1)      C + H2O   + Heat   =>  CO  +  H2

     This reaction is known as the "water gas" reaction, and it was the primary way that gas was made for industrial and domestic use a century ago. Later, the construction of a web of pipelines made it possible to pipe "natural gas," a mixture of methane and carbon dioxide, around the country, and the water gas plants were shut down in favor of the cheaper energy source.

     Glowing char is so agressive that it strips the oxygen atom away from the water molecule leaving you with two combustible gases, carbon monoxide and hydrogen. These two gases are what will fuel the engine and move us down the road.

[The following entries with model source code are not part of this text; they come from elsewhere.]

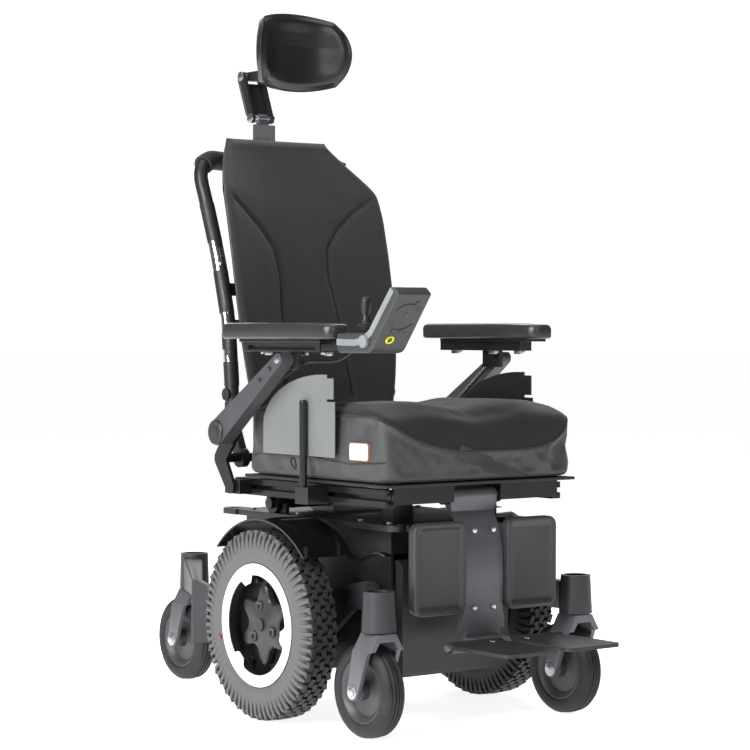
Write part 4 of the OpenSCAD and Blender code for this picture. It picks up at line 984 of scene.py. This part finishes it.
headSet = {"thick": 36, "power": 2.0, "cols": 90, "rows": 70, "middle": 1144.5, "tall": 69, "wide": 100,
           "face": [(1075, 250), (1083, 251), (1099, 252), (1126, 254), (1156, 255), (1182, 254), (1200, 252),
                    (1214, 250)]}


def headOutline(u, w):   # a square from -1 to 1 bent into the pad's rounded outline and hollow face
    s = headSet
    a, b = u * math.sqrt(1 - w * w * 0.38), w * math.sqrt(1 - u * u * 0.30)
    z = s["middle"] + b * s["tall"]
    x = a * (s["wide"] - 5 * max(0, b) ** 2)
    mid = alongLevels(s["face"], z, 1)
    edge = 208 + 10 * smoothStep(abs(b), 0.5, 1.0)
    return x, mid - (mid - edge) * min(1.0, abs(x) / s["wide"]) ** s["power"], z, b


def headrestPad():   # its face and back meet at a soft rim, with a seam round it
    s = headSet
    bm = bmesh.new()
    bmesh.ops.create_grid(bm, x_segments=s["cols"], y_segments=s["rows"], size=1)
    for vert in bm.verts:
        vert.co = Vector((vert.co.x, 0, vert.co.y))
    rear = set(extruded(bm, bm.faces[:]))
    for vert in bm.verts:
        u, w = vert.co.x, vert.co.z
        x, y, z, b = headOutline(u, w)
        near = smoothStep(max(abs(u), abs(w)), 0.72, 1.0)
        if vert in rear:
            vert.co = at(x * (1 - 0.05 * near), y + s["thick"] - 1 - 4 * near ** 2, z - 1.5 * b * near)
        else:
            vert.co = at(x, y + 0.6 + 7 * near ** 2.2, z)
    outwards(bm)
    piece = finished("headrest_pad.look", bm, "headrest_pad", "head_vinyl", "vinyl", ["headrest_pad"],
                     sharp=180)
    even = piece.modifiers.new("even", "SUBSURF")
    even.levels = even.render_levels = 1
    ring = []
    for k in range(121):
        t = 4 * k / 120
        n = int(t) % 4
        f = 2 * (t - int(t)) - 1
        u, w = ((1, f), (-f, 1), (-1, -f), (f, -1))[n]
        x, y, z, b = headOutline(u, w)
        ring.append(at(x * 0.998, y + 9.5, z))
    tube("headrest_seam", ring, 0.0010, "headrest_pad", "head_vinyl", "seamFabric")
    bm = bmesh.new()
    roundBar(bm, at(-13, 394, 1113), at(13, 394, 1113), 0.0085, 28, bevel=0.0008)
    block(bm, at(-11, 286, 1104), at(11, 394, 1122), 0.003)
    block(bm, at(-34, 281, 1090), at(34, 292, 1140), 0.004)
    finished("headrest_stem", bm, "headrest_pad", "head_vinyl", "frameBlack", weighted=True)


headrestPad()
print("headrest made")

# Armrests

padSet = {"x": 216, "w": 66, "y": -26, "l": 312, "z": 631, "t": 28}


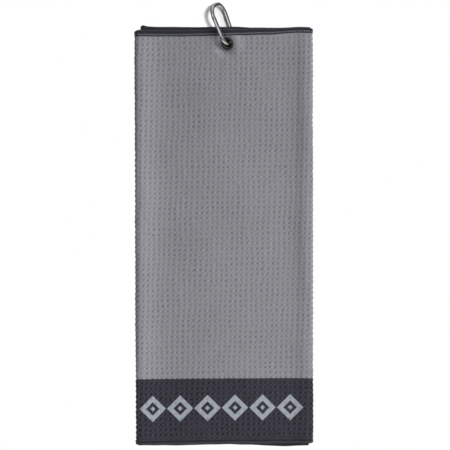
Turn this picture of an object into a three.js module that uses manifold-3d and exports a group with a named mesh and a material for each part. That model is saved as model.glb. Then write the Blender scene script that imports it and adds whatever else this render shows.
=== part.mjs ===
// Tri-fold golf towel on a spring-gate carabiner.
// Millimetres, +Z up along the towel, +X to the right seen from the front, front face towards -Y.
// The origin is the middle of the folded towel's flat back face.
import * as THREE from 'three';
import { mergeVertices } from 'three/addons/utils/BufferGeometryUtils.js';
import Module from 'manifold-3d';

const wasm = await Module();
wasm.setup();

// ---------- towel dimensions ----------
const FOLDED_W = 173;          // width of the folded towel, over both folds
const LENGTH = 406;            // length of the front panel, over the hems
const LAYER = 1.8;             // one layer of waffle cloth
const GAP = 0.3;               // clearance between neighbouring pieces
const TOP_HEM = 6;             // height of the top hem tape
const BOTTOM_HEM = 5;          // height of the bottom hem tape
const SIDE_HEM = 4;            // width of the bound side edges
const INNER_TAPE_RECESS = 0.6; // the inner flap's tape lies this far behind its cloth's front face
const INNER_LIFT = 2.9;        // the inner flap's free corner stands this far above the front hem
const OUTER_DROP = 3.4;        // the outer flap's free corner hangs this far below the front hem
const INNER_FREE_X = -79.5;    // free edge of the inner flap
const OUTER_FREE_X = 82.5;     // free edge of the outer flap
const SPLIT_Z = 125;           // the outer flap is clamped above this height and swings below it
const FOLD_SHELL = 0.75;       // wall of the two fixed left fold pieces
const LAP_R = 1.95;            // outside radius of the curl on the outer flap

const THREAD_W = 0.6;          // seam thread, width
const THREAD_T = 0.3;          // seam thread, thickness
const ROW_INSET = 1.4;         // level threads, from the hem's inner edge
const SIDE_INSET = 1.2;        // upright threads, from the side hem's inner edge
const THREAD_END = 1;          // the threads' ends, from the edges and the split

// ---------- eyelet dimensions ----------
const EYE_X = 4.1;             // eyelet centre
const EYE_Z = 188.8;
const EYE_BORE_R = 4.1;
const EYE_FLANGE_R = 6.3;
const EYE_HALF = 2.1;          // half the eyelet's length along its axis
const EYE_TURN = 25;           // degrees, the eyelet is drawn round by the clip
const EYE_FORWARD = 1.0;       // the eyelet stands this far forward of the stack's middle
const EYE_CUT_LENGTH = 24;     // length of the cutter for the openings in the cloth

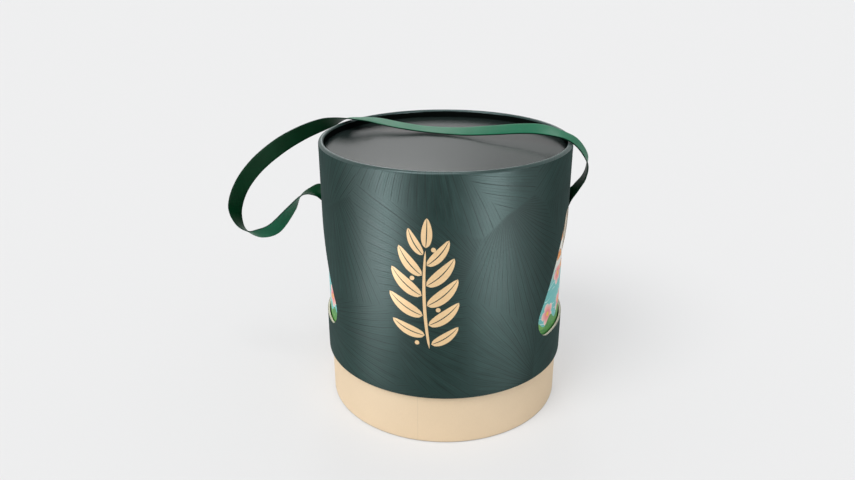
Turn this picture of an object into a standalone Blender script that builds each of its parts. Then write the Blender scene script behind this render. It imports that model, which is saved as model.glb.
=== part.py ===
# Round gift box: a board barrel, a lift-off cover tube with two windows and a recessed top
# panel, and a ribbon strap that passes through a slot in each side of the cover.
# Metres, +Z up. The origin is the centre of the underside, and -Y is the front.

import math

import bmesh
import bpy
from mathutils import Matrix, Vector

# Paper, board and clearances
paper_thickness = 0.0003
glue_gap = 0.0003
barrel_wall = 0.0018
cover_wall = 0.0014
panel_wall = 0.0015
round_segments = 64
arc_steps = 3
smooth_angle_degrees = 35.0
merge_distance = 0.00001
cut_overrun = 0.004

# Barrel, a sliding fit inside the cover's turned-in hem
barrel_clearance = 0.0007
band_height = 0.0700
barrel_turn_in = 0.0100
under_hem_width = 0.0127
under_disc_inset = 0.0018

# Cover
cover_radius = 0.1220
cover_height = 0.2700
cover_hem_level = 0.0520
cover_hem_height = 0.0120
rim_width = 0.0050
rim_outer_round = 0.0030
rim_inner_round = 0.0020
recess_depth = 0.0080
stop_ring_height = 0.0116
seat_gap = 0.0003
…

the gassifier core shown laying on its side with the reduction bowl and retaining ring installed
  
     The same sort of thing happens to any oxygen-containing carbon compound produced during the pyrolytic stage, compounds such as methanol or methyl ethyl ether. That's nice, but it's not necessary since those compounds would have burned in the engine anyway. What is very important is that the more complex oxygen containing compounds called "tars" are also deconstructed into combustible gases during this phase of the process. That's important because these compounds would condense out long before they got to the engine, gumming up the works along the way.

     While our goal in this project is to convert wood into a viable motive fuel, wood gas generators are also a very efficient way to generate controlable heat in a stationary application. By converting solid wood into a combustible gas in the generator, and then piping that gas to a utilization site such as a furnance, the process can be made far more controlled and efficient than it would if you just tried to burn an equal amount of wood in a woodstove.

     Furthermore, if you were using the gas for combustion purposes, there wouldn't be any need to cool the gas down as we must do in order to effectively fuel an internal combustion engine (more on that later). Instead, the volatilized tars could just be passed along to the burner and consumed. One of the key reasons for using the downdraft gassifier design is the need to break down these tars before they exit the wood gas generator and start to clog up the rest of the system.


a view down into the gassifier core
  
2)      C + CO2 + Heat   =>  2CO  

     The aggressive nature of glowing carbon is quite remarkable. It's so oxygen hungry that it will even force a molecule of carbon dioxide to "share" it's oxygen, thereby converting a solid carbon atom and a molecule of an inert gas into two molecules of a combustible gas. Pretty neat trick.

     Once the gassifier is up to temperature, the only things coming out are combustible, non-condensing gases such as carbon monoxide and hydrogen, steam and some ash.

     From here on, it's a matter of heat-exchangers designed to conserve heat within the reactor, a steam feedback loop to keep the reaction at around 2,300 F°, filtering to keep ash away from the engine, and cooling to increase the density of the gas delivered to the engine.